The financial argument for on-premise is usually based on control, integration flexibility, and long-term cost optimization at scale. Large construction groups that already operate mature data centers or private cloud environments may absorb Odoo infrastructure at a lower marginal cost than a smaller contractor could. They may also prefer to keep ERP adjacent to other internal systems such as document repositories, identity services, data warehouses, or legacy project controls applications.
But on-premise cost is often underestimated because upgrade and support burdens remain with the organization. Every major Odoo update requires regression testing across custom workflows such as subcontractor billing, retention calculations, equipment allocation, or project-specific approval chains. If those processes are heavily tailored, the cost of maintaining them can exceed the perceived savings from avoiding recurring cloud fees.
A realistic three-year cost view for executive decision-making
| Cost Dimension | Cloud Tendency | On-Premise Tendency | Executive Interpretation |
|---|---|---|---|
| Year 1 cash outlay | Lower | Higher | Cloud is often easier to approve during transformation |
| Internal IT workload | Lower | Higher | On-premise requires stronger ERP operations capability |
| Customization support cost | Moderate to high depending on scope | High if heavily customized | Customization discipline matters more than hosting choice |
| Business continuity responsibility | Shared with provider | Primarily internal | Risk ownership should be priced explicitly |
| Cost predictability | Higher | Lower to moderate | Cloud supports cleaner budgeting and chargeback models |
For most mid-sized construction companies, cloud produces a lower-risk three-year cost profile because it reduces infrastructure complexity, accelerates rollout, and supports distributed operations. On-premise becomes more compelling when the company has substantial internal IT maturity, strict hosting requirements, or a broader enterprise architecture strategy that favors private control.
Operational workflow implications that change the cost equation
Construction ERP value is realized in daily execution, not in architecture diagrams. Consider a project manager approving purchase requests for concrete, steel, and rented equipment across several sites. In a cloud model, approvals, budget checks, and vendor coordination are generally easier to access from mobile devices and remote locations. That can reduce procurement delays and improve committed-cost visibility.
Now consider field supervisors entering timesheets, material consumption, and issue logs from job sites with inconsistent connectivity. If the deployment model or network design creates friction, data entry is delayed, and finance loses timely cost visibility. The resulting impact appears later as inaccurate work-in-progress reporting, delayed billing, and weak forecasting. Those downstream costs are often larger than the infrastructure savings debated during procurement.

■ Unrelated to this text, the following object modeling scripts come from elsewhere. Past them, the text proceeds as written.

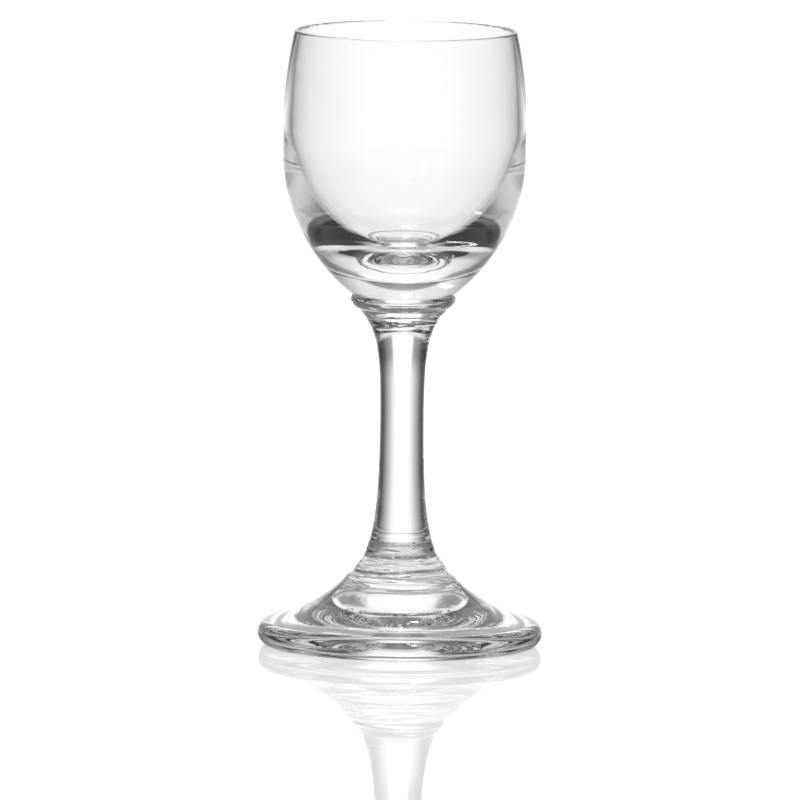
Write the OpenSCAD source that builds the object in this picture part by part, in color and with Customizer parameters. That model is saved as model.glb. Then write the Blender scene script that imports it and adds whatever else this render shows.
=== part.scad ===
// Cordial glass: a small stemmed glass of three gathers, fused while hot.
// The bowl sits on the stem's flared head, and the stem sits on the foot's hub.
// Origin: centre of the resting ring under the foot. +Z runs up the axis.

/* [Overall] */
// Height from the table to the lip
glass_h = 100; // [85:0.5:120]
// Height of the bowl, from its fused joint to the lip
bowl_h = 42.9; // [36:0.1:51]
// Height of the foot, from the table to its fused joint
foot_h = 14.6; // [12:0.1:17.5]

/* [Bowl] */
// Widest outside diameter of the bowl
bowl_d = 39.3; // [37:0.1:46]
// Outside diameter at the lip
lip_d = 36.2; // [32:0.1:36.6]
// Radius of the outside curve under the widest part
bowl_side_r = 29.1; // [26:0.1:34]
// Height of the upright band between the side curve and the shoulder
bowl_band_h = 4.6; // [1:0.1:7]
// Wall thickness at the lip
lip_wall = 0.8; // [0.6:0.05:1.2]
// Wall thickness at the widest part
bowl_wall = 1.4; // [1.1:0.05:2]
// Height of the cavity's widest part above the foot of the band
cavity_rise = 3.8; // [2:0.1:5]
// Radius of the cavity's side curve
cavity_side_r = 23; // [20:0.1:26]
// Slope from upright at which the side curve gives way to the corner
cavity_side_turn = 45; // [40:1:50]
// Radius of the cavity's corner
cavity_corner_r = 14; // [11:0.1:16]
// Slope from upright at which the corner gives way to the floor
cavity_floor_turn = 75; // [65:1:80]

/* [Stem] */
// Setting of the stem's diameter, which the two flares add a little to at the waist
stem_d = 6.9; // [5.8:0.1:8.5]
// Diameter of the head that carries the bowl
head_d = 17; // [14.5:0.1:19]
// Diameter of the fused joint between the head and the bowl
head_joint_d = 16.3; // [13.5:0.1:16.8]
// Height of the head's rounded upper edge
head_edge_h = 0.8; // [0.5:0.05:1.5]
// Radius of the head's rounded lower edge
head_edge_r = 0.9; // [0.5:0.05:1.4]
// Slope from upright at which the head turns into the stem
head_turn = 52; // [40:1:60]
// Diameter of the fused joint between the stem and the foot
tail_d = 11.9; // [10:0.1:14.5]
// Height over which the lower flare falls to about a third
tail_fall = 5.8; // [4:0.1:7]

/* [Foot] */
// Outside diameter of the foot
foot_d = 46.1; // [40:0.1:56]
// Height of the rim's widest line above the table
rim_mid_h = 2.2; // [1.6:0.1:2.6]
// Height of the rim's upper rounding
rim_top_h = 1.9; // [1.4:0.1:2.3]
// Width of the rim's rounding
rim_round = 2; // [1.5:0.1:2.4]
// Turn of the rim's upper rounding before it meets the slope
rim_turn = 70; // [55:1:80]
// Diameter at the base of the ringed hub
hub_d = 20.6; // [17:0.1:25]
// Height of the hub's base above the table
hub_base_h = 9.6; // [8:0.1:10.5]
// Depth of the hub side's hollow curve
hub_sag = 0.35; // [0:0.05:0.6]
// Depth of the upper slope's hollow curve
slope_sag = 0.8; // [0:0.05:1.2]
// Number of rings that the press leaves round the hub
ring_n = 2; // [1:1:4]
// Height of each ring above the hub's side
ring_h = 0.18; // [0:0.02:0.3]
// Width of the flat ring that the foot rests on
rest_w = 0.6; // [0.3:0.1:3]
// Depth of the hollow under the foot
hollow_h = 3.2; // [1:0.1:3.8]
// Power of the hollow's curve: a larger one gives a flatter roof and steeper sides
hollow_power = 3; // [2:0.5:5]

/* [Finish] */
// Turn between two points of a rounded outline
step_turn = 3; // [2:0.5:5]
// Segments round the axis
$fn = 128; // [96:16:192]

/* [Hidden] */

bowl_r = bowl_d / 2;
lip_r = lip_d / 2;
lip_round = lip_wall / 2;
stem_r = stem_d / 2;
head_r = head_d / 2;
head_joint_r = head_joint_d / 2;
tail_r = tail_d / 2;
foot_r = foot_d / 2;
hub_r = hub_d / 2;

// Points along an outline that isn't an arc
flare_n = 40;
slope_n = 16;
ring_point_n = 12;

// Heights of the two fused joints
bowl_joint_z = glass_h - bowl_h;
foot_joint_z = foot_h;

// The side curve turns upright at the band, and the shoulder leans in from the band's top
side_drop = bowl_r - head_joint_r;
band_z = bowl_joint_z + sqrt(pow(bowl_side_r, 2) - pow(bowl_side_r - side_drop, 2));
shoulder_z = band_z + bowl_band_h;
cavity_z = band_z + cavity_rise;
lip_z = glass_h - lip_round;

// The head's lower edge, and the flare that leaves it at the same slope
head_edge_c = [head_r - head_edge_r, bowl_joint_z - head_edge_h];
flare_top = head_edge_c + head_edge_r * [cos(head_turn), -sin(head_turn)];
head_fall = (flare_top.x - stem_r) / tan(head_turn);

// The radius of an arc that leaves an upright line and leans by x over a height h
function lean_r(x, h) = (pow(h, 2) + pow(x, 2)) / (2 * x);

// Points on an arc about c from turn a to turn b, as [radius, height]
function arc(c, r, a, b) = oval(c, [r, r], a, b);

// The same on an oval, whose half width and half height are r
function oval(c, r, a, b) =
    let (n = max(2, ceil(abs(b - a) / step_turn)))
    [for (i = [0 : n]) let (t = a + (b - a) * i / n) c + [r.x * cos(t), r.y * sin(t)]];

// Points on a shallow curve from p to q, with sag as its depth to the left
function bow(p, q, sag, n) =
    let (run = q - p, left = [-run.y, run.x] / norm(run))
    [for (i = [0 : n]) let (t = i / n) p + t * run + 4 * t * (1 - t) * sag * left];

// The stem's radius at a height: two flares that die away towards the waist
function stem_radius(z) =
    stem_r
    + (flare_top.x - stem_r) * exp((z - flare_top.y) / head_fall)
    + (tail_r - stem_r) * exp((foot_joint_z - z) / tail_fall);

// The bowl's outline, up its outside, over the lip and down the cavity
function bowl_outline() =
    let (side_turn = acos((bowl_side_r - side_drop) / bowl_side_r),
         shoulder_r = lean_r(bowl_r - lip_r, lip_z - shoulder_z),
         shoulder_turn = asin((lip_z - shoulder_z) / shoulder_r),
         cavity_r = bowl_r - bowl_wall,
         mouth_r = lean_r(cavity_r - lip_r + lip_wall, lip_z - cavity_z),
         mouth_turn = asin((lip_z - cavity_z) / mouth_r),
         side_c = [cavity_r - cavity_side_r, cavity_z],
         corner_in = cavity_side_r - cavity_corner_r,
         corner_c = side_c + corner_in * [cos(cavity_side_turn), -sin(cavity_side_turn)],
         floor_in = corner_c.x / cos(cavity_floor_turn),
         floor_c = corner_c + floor_in * [-cos(cavity_floor_turn), sin(cavity_floor_turn)])
    concat(
        [[0, bowl_joint_z]],
        arc([bowl_r - bowl_side_r, band_z], bowl_side_r, -side_turn, 0),
        arc([bowl_r - shoulder_r, shoulder_z], shoulder_r, 0, shoulder_turn),
        arc([lip_r - lip_round, lip_z], lip_round, 0, 180),
        arc([cavity_r - mouth_r, cavity_z], mouth_r, mouth_turn, 0),
        arc(side_c, cavity_side_r, 0, -cavity_side_turn),
        arc(corner_c, cavity_corner_r, -cavity_side_turn, -cavity_floor_turn),
        arc(floor_c, cavity_corner_r + floor_in, -cavity_floor_turn, -90)
    );

// The stem's outline, up from the foot joint
function stem_outline() =
    let (span = flare_top.y - foot_joint_z)
    concat(
        [[0, foot_joint_z]],
        [for (i = [0 : flare_n - 1]) let (z = foot_joint_z + span * i / flare_n) [stem_radius(z), z]],
        arc(head_edge_c, head_edge_r, -head_turn, 0),
        oval([head_joint_r, head_edge_c.y], [head_r - head_joint_r, head_edge_h], 0, 90),
        [[0, bowl_joint_z]]
    );

// The rings round the hub: bulges that meet in creases
function ringed(points) =
    let (n = len(points) - 1, run = points[n] - points[0], out = [run.y, -run.x] / norm(run))
    [for (i = [0 : n]) points[i] + ring_h * abs(sin(180 * ring_n * i / n)) * out];

// The foot's outline, out along the hollow, round the rim and up to the stem joint
function foot_outline() =
    let (rest_r = foot_r - rim_round,
         hollow_r = rest_r - rest_w,
         rim_c = [foot_r - rim_round, rim_mid_h],
         slope_start = rim_c + [rim_round * cos(rim_turn), rim_top_h * sin(rim_turn)],
         hub_base = [hub_r, hub_base_h],
         hub_top = [stem_radius(foot_joint_z), foot_joint_z])
    concat(
        [for (i = [0 : slope_n]) let (t = i / slope_n) [hollow_r * t, hollow_h * (1 - pow(t, hollow_power))]],
        oval(rim_c, [rim_round, rim_mid_h], -90, 0),
        oval(rim_c, [rim_round, rim_top_h], 0, rim_turn),
        bow(slope_start, hub_base, slope_sag, slope_n),
        ringed(bow(hub_base, hub_top, hub_sag, ring_n * ring_point_n)),
        [[0, foot_joint_z]]
    );

// The bowl: thin at the lip and solid under its cavity
module bowl() {
    color("aliceblue", 0.4)
        rotate_extrude()
            polygon(bowl_outline());
}

// The stem: a solid rod, flared into a head above and towards the hub below
module stem() {
    color("lightcyan", 0.4)
        rotate_extrude()
            polygon(stem_outline());
}

// The foot: a pressed disc with a ringed hub, a rounded rim and a hollow beneath
module foot() {
    color("azure", 0.4)
        rotate_extrude()
            polygon(foot_outline());
}

bowl();
stem();
foot();
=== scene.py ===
"""Looks of a small cordial glass: clear, pressed and fire-polished, on a pale glossy table.

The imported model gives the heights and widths. Each of its three gathers is turned again here
from the same outline, finely enough for glass to bend light smoothly, and with the faint
unevenness that the press and the fire leave.
"""

import logging
import math
from dataclasses import dataclass, field
from enum import Enum
from typing import Any, ClassVar

import bmesh
import bpy
from mathutils import Matrix, Vector


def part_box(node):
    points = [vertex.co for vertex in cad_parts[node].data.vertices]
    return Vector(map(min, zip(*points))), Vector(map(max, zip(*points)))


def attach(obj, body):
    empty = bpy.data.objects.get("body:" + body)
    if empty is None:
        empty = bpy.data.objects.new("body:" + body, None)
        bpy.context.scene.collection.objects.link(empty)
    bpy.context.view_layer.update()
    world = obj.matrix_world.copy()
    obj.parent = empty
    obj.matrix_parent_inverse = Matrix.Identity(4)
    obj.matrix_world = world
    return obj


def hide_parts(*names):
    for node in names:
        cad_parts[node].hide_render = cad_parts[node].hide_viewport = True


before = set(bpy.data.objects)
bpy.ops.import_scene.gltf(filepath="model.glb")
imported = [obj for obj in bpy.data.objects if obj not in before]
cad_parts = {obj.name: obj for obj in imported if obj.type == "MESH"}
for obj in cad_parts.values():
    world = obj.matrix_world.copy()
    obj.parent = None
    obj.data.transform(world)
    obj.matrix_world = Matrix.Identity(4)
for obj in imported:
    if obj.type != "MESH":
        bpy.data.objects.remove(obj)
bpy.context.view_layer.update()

LOG = logging.getLogger("cordial_glass")
MM = 0.001
BODY = "root"

# How many times light may bounce inside thick glass, and the fineness of every noise
BOUNCES = 32
NOISE_DETAIL = 2.0

# (radius, height) on an outline, or (place, brightness) in a light
Point = tuple[float, float]


@dataclass(frozen=True)
class Wire:
    """A number that a node gives, on which Python's sums add Math nodes."""

    maker: "NodeMaker"
    socket: bpy.types.NodeSocket

    def __add__(self, other: "Wire | float") -> "Wire":
        """Gives self + other."""
        return self.maker.math("ADD", self, other)

    def __radd__(self, other: float) -> "Wire":
        """Gives other + self."""
        return self.maker.math("ADD", other, self)

    def __sub__(self, other: "Wire | float") -> "Wire":
        """Gives self - other."""
        return self.maker.math("SUBTRACT", self, other)

    def __rsub__(self, other: float) -> "Wire":
        """Gives other - self."""
        return self.maker.math("SUBTRACT", other, self)

    def __mul__(self, other: "Wire | float") -> "Wire":
        """Gives self * other."""
        return self.maker.math("MULTIPLY", self, other)

    def __rmul__(self, other: float) -> "Wire":
        """Gives other * self."""
        return self.maker.math("MULTIPLY", other, self)

    def __truediv__(self, other: "Wire | float") -> "Wire":
        """Gives self / other."""
        return self.maker.math("DIVIDE", self, other)

    def __rtruediv__(self, other: float) -> "Wire":
        """Gives other / self."""
        return self.maker.math("DIVIDE", other, self)

    def __gt__(self, other: "Wire | float") -> "Wire":
        """Gives 1 where self is greater than other, and 0 elsewhere."""
        return self.maker.math("GREATER_THAN", self, other)


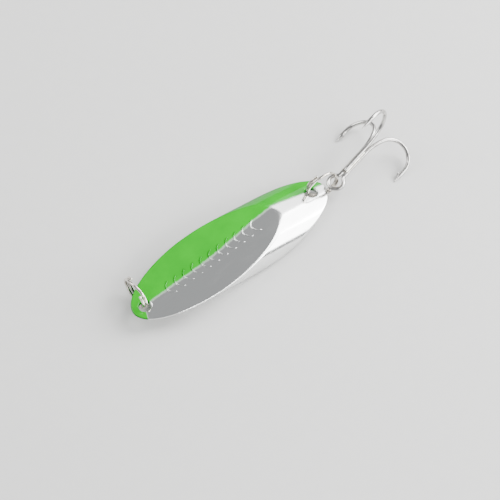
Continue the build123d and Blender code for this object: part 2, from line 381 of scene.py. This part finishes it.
ringLook = wireFinish("nickel ring wire", ringMetal)
hookLook = wireFinish("nickel hook wire", hookMetal)
brazeLook = wireFinish("plated braze", brazeMetal)
print("wire finishes made")


def wireTree():  # sweeps a round wire along the source curve
    nodes, given = newTree("sweptWire", {
        "Wire Radius": "Float", "Sides": "Int", "Finish": "Material"})
    section = nodes.node("GeometryNodeCurvePrimitiveCircle", Radius=given["Wire Radius"],
                         Resolution=given["Sides"])
    swept = nodes.node("GeometryNodeCurveToMesh", Curve=given["Geometry"], Profile_Curve=section,
                       Scale=nodes.node("GeometryNodeInputRadius"), Fill_Caps=True)
    smooth = nodes.node("GeometryNodeSetShadeSmooth", Geometry=swept)
    return endTree(nodes, smooth, given["Finish"])


sweptWire = wireTree()


def sweepWire(name, points, widths, wire, sides, look, body):  # widths are shares of wire
    curve = bpy.data.curves.new(name + "Route", "CURVE")
    curve.dimensions = "3D"
    curve.twist_mode = "MINIMUM"
    spline = curve.splines.new("POLY")
    spline.points.add(len(points) - 1)
    for place, point, width in zip(spline.points, points, widths):
        place.co = (*(point * mm), 1.0)
        place.radius = width
    values = {"Wire Radius": wire / 2 * mm, "Sides": sides, "Finish": look}
    return runTree(sweptWire, addObject(name + "Route", curve), values, name, body)


wireEnd = {"roundShare": 0.22, "faceShare": 0.55}  # length and flat face, as shares of the wire


def endRounding(points, wire, start=True, end=True):  # widths that round the wire's cut ends
    run = np.concatenate([[0], np.cumsum(np.linalg.norm(np.diff(points, axis=0), axis=1))])
    width = np.ones(len(points))
    for distance, wanted in ((run, start), (run[-1] - run, end)):
        if wanted:
            t = np.clip(distance / (wire * wireEnd["roundShare"]), 0, 1)
            bulge = (1 - wireEnd["faceShare"]) * np.sqrt(1 - (1 - t) ** 2)
            width = np.minimum(width, wireEnd["faceShare"] + bulge)
    return width


# split rings: two turns side by side, with a crossover and a gap at the wire's ends
ring = {
    "radius": 3.3, "wire": 0.56, "gap": 0.06, "crossover": 64.0, "endGap": 3.0,
    "sides": 20, "steps": 330, "endSteps": (0.0, 0.6, 1.3, 2.2), "stepsFrom": 4.0,
}
noseRing = {"heading": 84.0, "lean": 4.0, "inner": -0.2, "height": 0.9, "crossoverAt": 100.0}
tailRing = {"heading": -16.0, "reach": 2.45, "clearance": 0.02, "crossoverAt": 75.0}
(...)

- Project accounting workflows benefit when budget revisions, committed cost, actual cost, and progress billing are synchronized without manual spreadsheet reconciliation.
- Procurement workflows improve when site requests, vendor approvals, and delivery confirmations are processed in near real time across office and field teams.
- Equipment and inventory workflows gain value when transfers, consumption, and maintenance events are visible by project and cost code.
- Executive reporting becomes more reliable when ERP data is centralized and refreshed consistently for margin analysis, cash forecasting, and backlog review.
Security, compliance, and governance considerations
Construction firms increasingly manage sensitive financial records, employee data, vendor contracts, insurance documents, and project documentation with legal and commercial implications. The deployment decision should therefore include governance cost, not only infrastructure cost. Cloud environments can provide strong security controls, but the organization must still define identity management, role-based access, approval segregation, audit logging, and data retention policies.
On-premise may appear more secure because systems are internally hosted, but security effectiveness depends on operational discipline. Patch management, endpoint protection, privileged access control, backup testing, and incident response all require sustained investment. For many construction companies, the real governance question is whether they can consistently operate those controls at enterprise standard.
AI automation relevance in Odoo construction ERP programs
AI does not replace ERP design, but it can improve the economics of a construction implementation when applied to repetitive operational tasks. In an Odoo environment, AI-enabled document capture can classify supplier invoices, extract line items, and route exceptions for approval. Predictive analytics can flag budget overruns based on labor burn, material variance, and procurement delays. Natural language search can help project teams retrieve contract records, purchase history, or maintenance logs faster.
Cloud deployments often accelerate AI adoption because data services, integration tooling, and scalable compute are easier to provision. On-premise can support AI as well, but the organization must fund and manage the supporting architecture. For executives, the cost comparison should include not only where Odoo runs today, but how easily the platform can support future automation in AP, project controls, forecasting, and executive reporting.
When cloud is usually the better choice
Cloud is generally the stronger option for construction firms that operate across multiple sites, need rapid deployment, have limited internal ERP infrastructure capability, or want predictable operating cost. It is also well suited to businesses standardizing workflows after acquisition, expanding into new regions, or replacing fragmented systems that currently slow procurement, billing, and project reporting.
It becomes especially attractive when leadership wants to modernize field-to-finance data flow, enable mobile approvals, and create a foundation for analytics and AI automation without building a large internal platform team.
When on-premise can still be justified
On-premise remains viable for larger construction enterprises with established infrastructure operations, specialized integration requirements, or strict governance constraints. It may also fit organizations that need deep control over performance tuning, network segmentation, or data residency. In these cases, the decision should be based on a disciplined total cost model and a realistic assessment of internal support capability.
- Choose cloud if the primary objective is speed, standardization, lower infrastructure burden, and better support for distributed project teams.
- Choose on-premise if the organization has proven ERP operations maturity, justified control requirements, and a funded long-term support model.
- In both cases, limit unnecessary customization and prioritize process design around estimating, procurement, project accounting, inventory, and billing controls.
- Build the business case using three-year and five-year scenarios that include downtime risk, upgrade effort, support staffing, and automation roadmap value.
Executive recommendation for construction ERP buyers
For most construction organizations implementing Odoo, cloud delivers the better balance of cost, agility, and operational fit. It reduces infrastructure overhead, supports field accessibility, and creates a cleaner path to workflow automation and analytics. On-premise should be selected only when there is a clear enterprise requirement for control that outweighs the added support, upgrade, and continuity burden.
The strongest implementation outcomes come from aligning deployment choice with operating model. If the business needs faster project visibility, tighter procurement control, more accurate cost capture, and scalable reporting across entities and job sites, the deployment model should be evaluated as a business operations decision rather than a narrow IT hosting preference.